[Excerpt from a dataset]
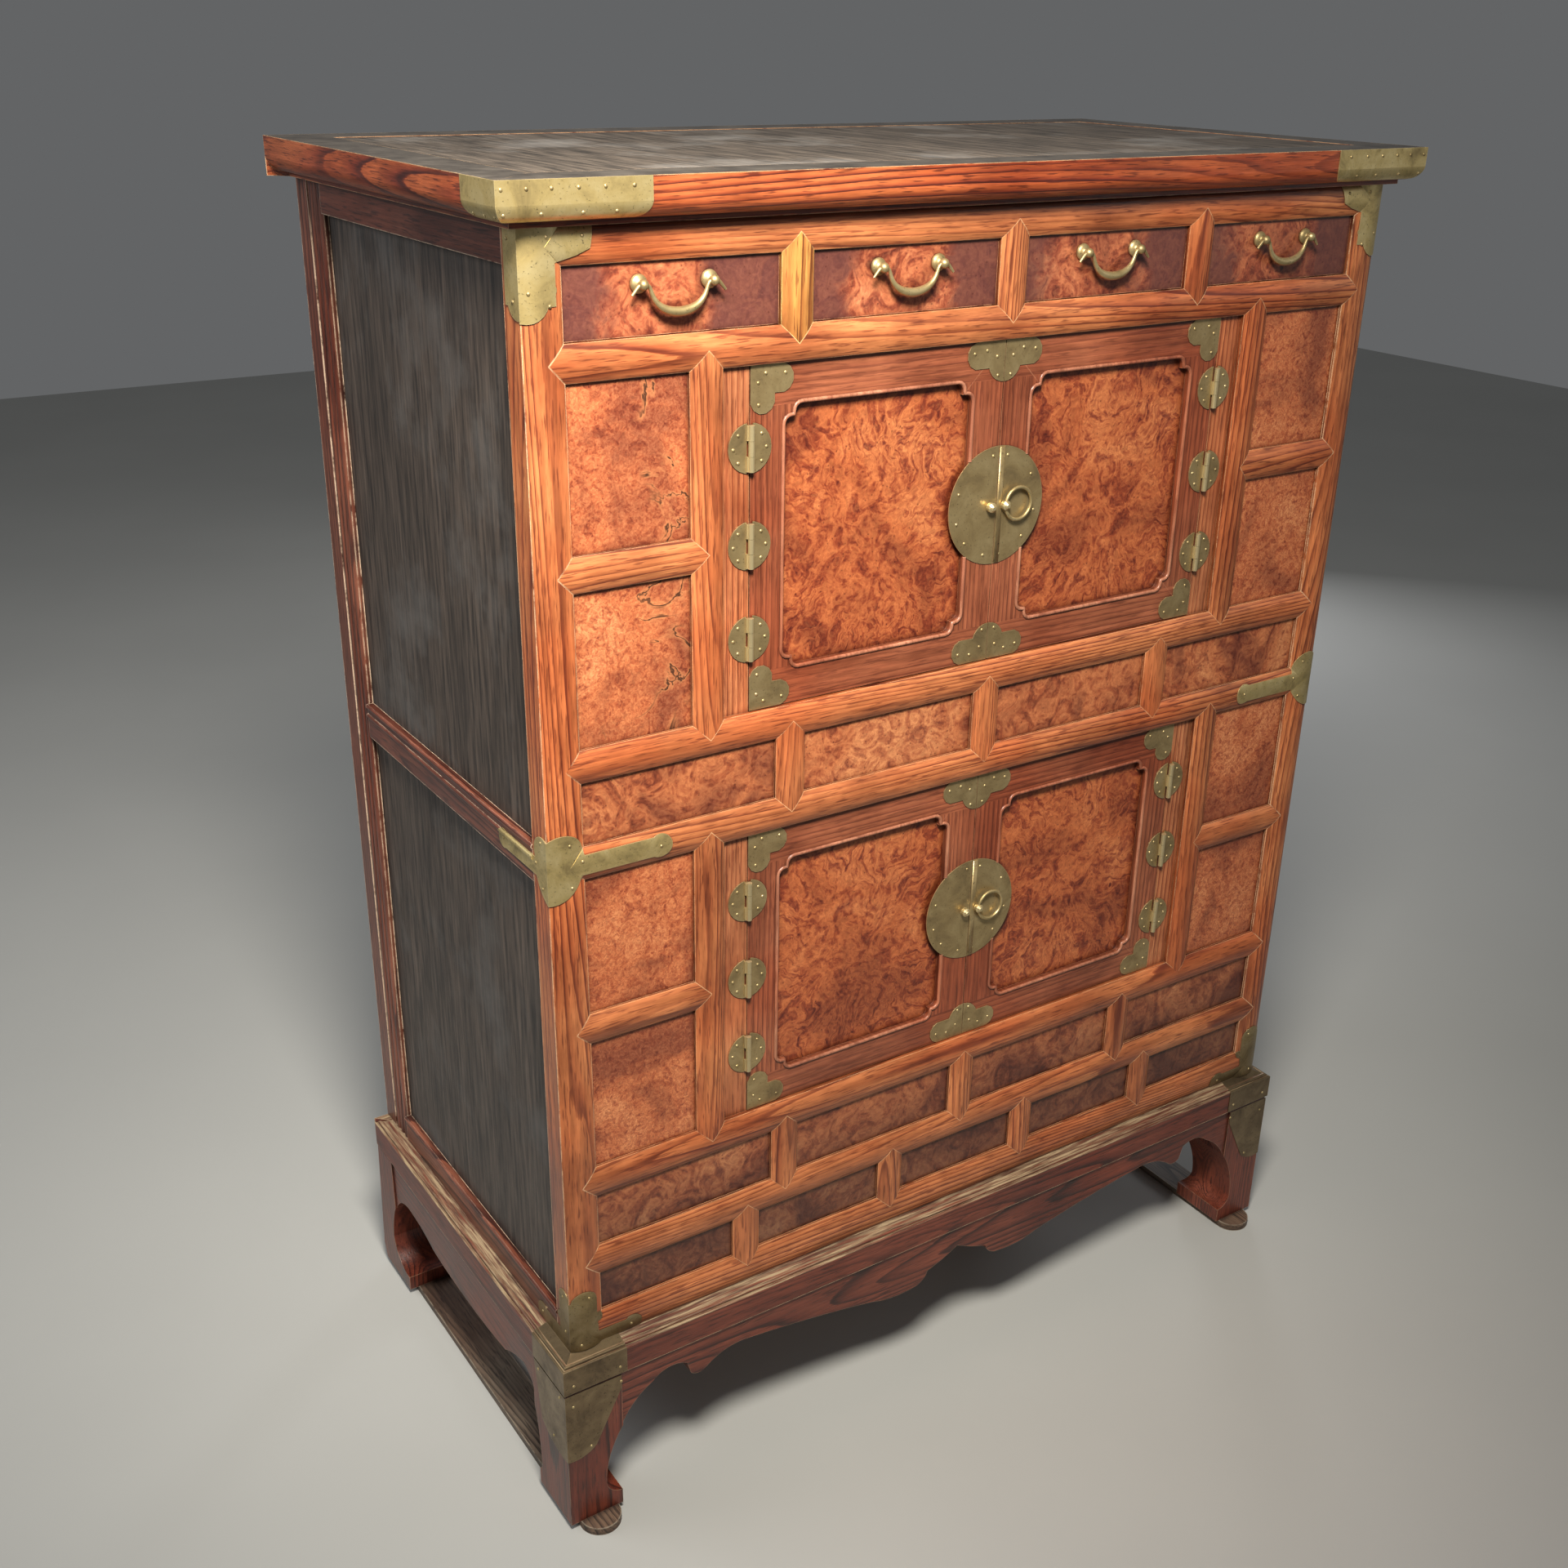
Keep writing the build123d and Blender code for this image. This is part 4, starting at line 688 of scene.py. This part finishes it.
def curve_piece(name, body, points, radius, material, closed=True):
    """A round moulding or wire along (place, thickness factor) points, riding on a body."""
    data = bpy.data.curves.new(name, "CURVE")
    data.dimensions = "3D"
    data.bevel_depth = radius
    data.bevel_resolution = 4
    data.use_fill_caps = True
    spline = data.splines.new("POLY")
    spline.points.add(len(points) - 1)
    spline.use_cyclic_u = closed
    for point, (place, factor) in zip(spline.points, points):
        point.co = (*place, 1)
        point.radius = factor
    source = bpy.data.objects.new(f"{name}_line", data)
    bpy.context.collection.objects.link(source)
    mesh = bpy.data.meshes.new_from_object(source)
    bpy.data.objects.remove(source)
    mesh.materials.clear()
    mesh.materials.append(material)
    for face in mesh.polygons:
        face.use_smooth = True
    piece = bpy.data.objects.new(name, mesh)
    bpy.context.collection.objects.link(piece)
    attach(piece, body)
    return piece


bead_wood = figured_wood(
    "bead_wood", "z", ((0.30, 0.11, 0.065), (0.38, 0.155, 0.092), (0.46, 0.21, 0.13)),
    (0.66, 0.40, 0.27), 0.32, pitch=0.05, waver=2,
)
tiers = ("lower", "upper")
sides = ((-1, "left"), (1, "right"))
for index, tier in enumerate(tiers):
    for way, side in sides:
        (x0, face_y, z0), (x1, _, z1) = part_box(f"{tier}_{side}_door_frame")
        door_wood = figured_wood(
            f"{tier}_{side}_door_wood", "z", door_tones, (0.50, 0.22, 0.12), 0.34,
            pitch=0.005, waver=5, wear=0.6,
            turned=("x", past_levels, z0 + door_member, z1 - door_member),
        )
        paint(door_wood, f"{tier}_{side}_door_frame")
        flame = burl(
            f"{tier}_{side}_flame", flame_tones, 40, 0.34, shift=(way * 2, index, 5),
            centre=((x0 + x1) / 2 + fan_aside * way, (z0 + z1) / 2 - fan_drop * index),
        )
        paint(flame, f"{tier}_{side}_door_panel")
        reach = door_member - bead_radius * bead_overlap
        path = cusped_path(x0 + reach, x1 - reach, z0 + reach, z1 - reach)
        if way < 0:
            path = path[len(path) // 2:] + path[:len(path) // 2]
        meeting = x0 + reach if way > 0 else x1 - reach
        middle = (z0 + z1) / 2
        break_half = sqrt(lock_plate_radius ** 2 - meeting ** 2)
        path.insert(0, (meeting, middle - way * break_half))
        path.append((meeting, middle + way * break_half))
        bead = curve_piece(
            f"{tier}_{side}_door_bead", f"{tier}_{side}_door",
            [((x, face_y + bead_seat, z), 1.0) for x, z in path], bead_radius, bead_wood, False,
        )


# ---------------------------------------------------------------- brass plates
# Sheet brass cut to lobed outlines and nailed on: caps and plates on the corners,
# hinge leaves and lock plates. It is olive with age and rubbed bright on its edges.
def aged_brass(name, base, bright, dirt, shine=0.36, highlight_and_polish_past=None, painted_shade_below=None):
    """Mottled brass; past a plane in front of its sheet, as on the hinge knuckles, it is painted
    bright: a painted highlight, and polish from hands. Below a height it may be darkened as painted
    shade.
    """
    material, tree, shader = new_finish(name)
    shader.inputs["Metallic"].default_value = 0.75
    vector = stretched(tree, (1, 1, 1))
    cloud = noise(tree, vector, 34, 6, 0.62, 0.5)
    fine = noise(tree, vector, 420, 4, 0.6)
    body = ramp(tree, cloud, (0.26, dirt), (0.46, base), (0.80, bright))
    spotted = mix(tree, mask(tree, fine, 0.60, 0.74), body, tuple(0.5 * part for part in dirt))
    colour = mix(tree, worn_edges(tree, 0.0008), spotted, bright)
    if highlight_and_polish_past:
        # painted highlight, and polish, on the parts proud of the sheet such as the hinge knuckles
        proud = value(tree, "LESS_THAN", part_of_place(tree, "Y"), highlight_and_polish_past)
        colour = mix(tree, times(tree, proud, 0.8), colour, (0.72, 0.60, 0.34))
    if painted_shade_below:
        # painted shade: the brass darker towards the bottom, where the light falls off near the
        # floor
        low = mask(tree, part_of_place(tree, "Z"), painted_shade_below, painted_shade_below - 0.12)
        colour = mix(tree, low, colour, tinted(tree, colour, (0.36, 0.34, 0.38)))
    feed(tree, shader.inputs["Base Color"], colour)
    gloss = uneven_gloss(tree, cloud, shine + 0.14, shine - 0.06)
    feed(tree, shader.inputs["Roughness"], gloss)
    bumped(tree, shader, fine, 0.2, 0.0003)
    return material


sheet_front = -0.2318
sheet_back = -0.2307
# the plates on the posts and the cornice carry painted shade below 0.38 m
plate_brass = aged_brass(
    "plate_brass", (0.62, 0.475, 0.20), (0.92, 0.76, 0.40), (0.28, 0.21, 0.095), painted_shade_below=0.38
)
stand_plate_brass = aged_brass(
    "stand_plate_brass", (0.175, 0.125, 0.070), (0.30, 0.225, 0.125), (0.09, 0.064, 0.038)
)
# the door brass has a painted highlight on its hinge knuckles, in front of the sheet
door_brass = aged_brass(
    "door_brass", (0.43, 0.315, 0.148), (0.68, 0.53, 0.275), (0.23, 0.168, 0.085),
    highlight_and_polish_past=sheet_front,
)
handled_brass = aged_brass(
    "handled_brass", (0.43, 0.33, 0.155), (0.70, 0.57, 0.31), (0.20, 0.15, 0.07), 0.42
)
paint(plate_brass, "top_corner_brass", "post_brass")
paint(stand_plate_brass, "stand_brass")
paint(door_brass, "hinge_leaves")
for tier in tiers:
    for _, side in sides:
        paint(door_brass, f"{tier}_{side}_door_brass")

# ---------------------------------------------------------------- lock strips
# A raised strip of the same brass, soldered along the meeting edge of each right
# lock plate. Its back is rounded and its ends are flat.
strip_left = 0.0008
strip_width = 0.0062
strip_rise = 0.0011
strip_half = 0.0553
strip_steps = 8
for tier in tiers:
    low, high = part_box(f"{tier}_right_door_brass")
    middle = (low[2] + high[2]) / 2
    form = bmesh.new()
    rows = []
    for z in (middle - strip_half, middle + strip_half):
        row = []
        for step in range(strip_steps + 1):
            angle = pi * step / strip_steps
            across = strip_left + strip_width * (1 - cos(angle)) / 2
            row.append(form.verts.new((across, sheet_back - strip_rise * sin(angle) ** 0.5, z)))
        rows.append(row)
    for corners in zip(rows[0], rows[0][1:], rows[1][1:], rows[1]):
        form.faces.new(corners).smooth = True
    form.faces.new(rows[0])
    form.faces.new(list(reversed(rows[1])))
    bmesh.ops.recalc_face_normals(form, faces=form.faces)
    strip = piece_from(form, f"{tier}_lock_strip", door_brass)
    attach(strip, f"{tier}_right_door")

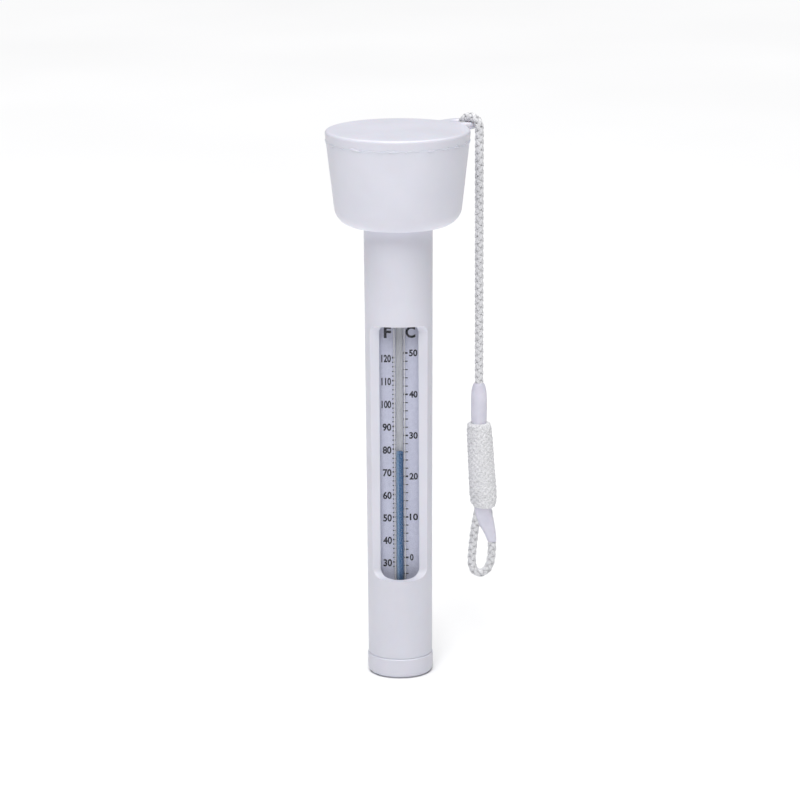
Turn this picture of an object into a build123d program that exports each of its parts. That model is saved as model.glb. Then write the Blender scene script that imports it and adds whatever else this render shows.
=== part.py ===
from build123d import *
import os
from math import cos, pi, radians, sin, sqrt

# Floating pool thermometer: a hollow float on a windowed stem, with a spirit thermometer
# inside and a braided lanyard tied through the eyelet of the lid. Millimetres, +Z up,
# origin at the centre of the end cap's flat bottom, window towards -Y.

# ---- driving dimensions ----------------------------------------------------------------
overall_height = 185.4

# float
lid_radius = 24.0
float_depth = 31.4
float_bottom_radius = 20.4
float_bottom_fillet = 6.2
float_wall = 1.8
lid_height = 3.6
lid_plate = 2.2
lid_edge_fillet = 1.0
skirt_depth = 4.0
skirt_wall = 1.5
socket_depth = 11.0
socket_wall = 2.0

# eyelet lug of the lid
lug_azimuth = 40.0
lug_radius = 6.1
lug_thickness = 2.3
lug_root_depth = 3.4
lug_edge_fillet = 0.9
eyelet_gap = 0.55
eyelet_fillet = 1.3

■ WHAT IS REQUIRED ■
From the entries above, extract every line where the word "attach" appears.

■ SOLUTION FOR THIS PROBLEM ■
    attach(piece, body)
    attach(strip, f"{tier}_right_door")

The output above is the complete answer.